Founders often misinterpret AI visibility because they apply familiar marketing and SEO assumptions to systems that operate under different decision logic.
AI systems do not assess businesses based on intent, effort, or strategic ambition. They assess whether a business can be represented safely, consistently, and neutrally within a generated response. Visibility is therefore a byproduct of interpretability, not activity.
Many founders assume that visibility follows optimisation inputs. When content is published, rankings improve, or campaigns perform well, it is expected that AI systems will respond similarly. This expectation breaks down because AI systems do not reward effort. They resolve uncertainty.
Another source of confusion is attribution. Founders often associate AI visibility with brand authority or market leadership. AI systems do not recognise authority in human terms. They recognise coherence. A business may be well regarded by customers yet remain difficult for AI systems to describe without ambiguity.
Founders also tend to overestimate control. AI visibility is not determined by a single website, campaign, or message. It emerges from how a business is represented across the wider information environment. When those representations are inconsistent, incomplete, or overly promotional, exclusion becomes the safest outcome.
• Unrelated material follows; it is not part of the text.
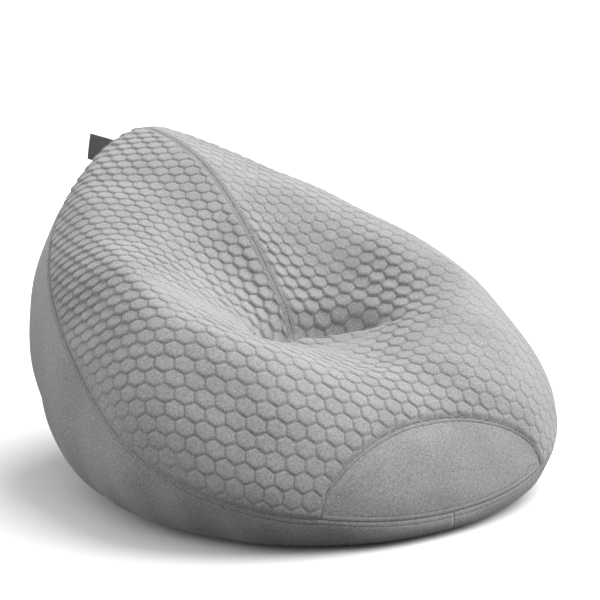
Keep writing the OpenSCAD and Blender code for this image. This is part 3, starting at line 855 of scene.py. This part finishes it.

AI recommendations further amplify misunderstanding. When a business is not mentioned, founders may interpret this as rejection or failure. In practice, it usually reflects unresolved uncertainty rather than negative evaluation.
Netsleek examines these patterns to explain how AI systems interpret business entities. Founder-level misunderstanding of AI visibility is common because AI systems prioritise interpretability, stability, and reuse, not intention, optimisation, or perceived quality.